Although it was only several hours away, Adams grew up in a different world: small-town Oregon, where his family lived on food stamps and housing assistance and he supported himself through much of high school. 'I come from a family of tough Montanans,' he said. 'There's a premium on being tough and strong, and being queer and a faggot wasn't strong.'
Adams dropped out of college to enter politics. He remained closeted at work until becoming chief of staff for Mayor Vera Katz in 1993. 'The attitude has changed now,' he said. 'You can be openly gay at the outset of your campaign and it's OK. But not then, in the '80s.' As a city commissioner from 2004 to 2008, Adams earned a reputation as a policy-driven advocate for sustainability, the arts, and gay rights. In 2008, he won the mayor's office with 58% of the vote.

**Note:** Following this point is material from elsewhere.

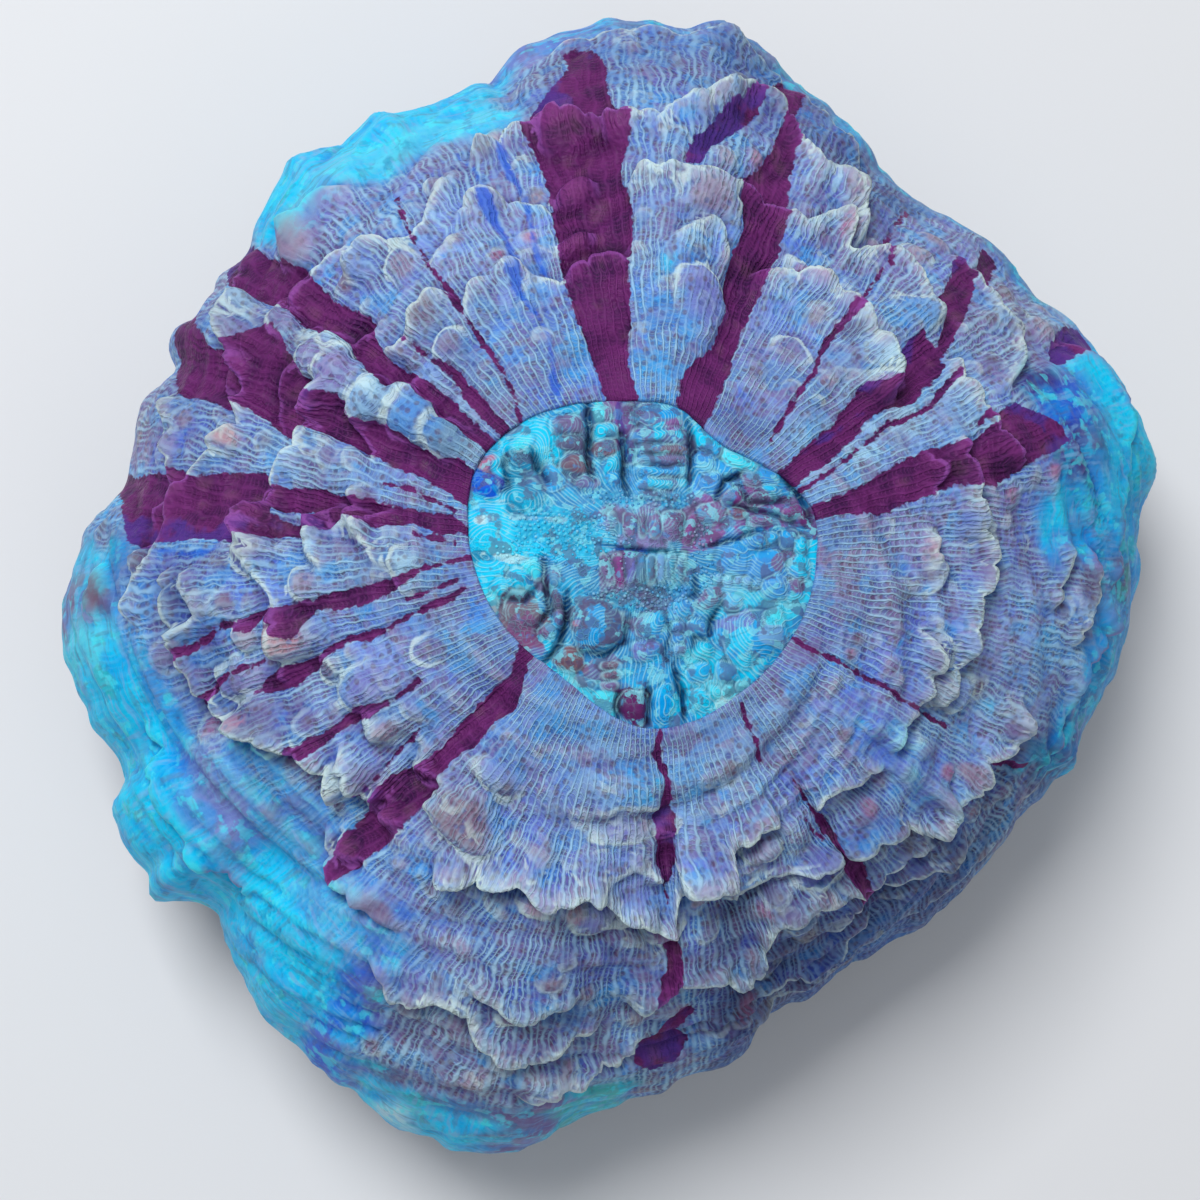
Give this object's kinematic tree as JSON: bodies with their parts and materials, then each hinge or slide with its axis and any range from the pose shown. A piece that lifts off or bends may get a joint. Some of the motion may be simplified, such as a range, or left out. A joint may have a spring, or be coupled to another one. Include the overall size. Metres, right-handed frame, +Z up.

Yet Adams's landslide victory conceals that Portland is an island in an often resentful state. 'Oregon is a curious mix of libertarianism and moralism,' said Arlene Stein, a sociologist at Rutgers who wrote The Stranger Next Door: The Story of a Small Community's Battle Over Sex, Faith, and Civil Rights while teaching at the University of Oregon. 'It has a long tradition of believing what I do in the privacy of my own home is my own business, but at the same time, there's a very active Christian presence, particularly in the suburbs around Portland, which was ground zero for the antigay campaigns of the 1980s and 1990s.'
With such tension as kindling, both city and state still have burn marks from prominent sex scandals. In 1992, The Washington Post revealed that U.S. senator Bob Packwood of Oregon had been accused of sexual abuse by 10 women. Then in 2004, Willamette Week exposed former mayor and governor Neil Goldschmidt for sexually abusing his babysitter for three years, from age 14 to 17, when he was first mayor in the 1970s.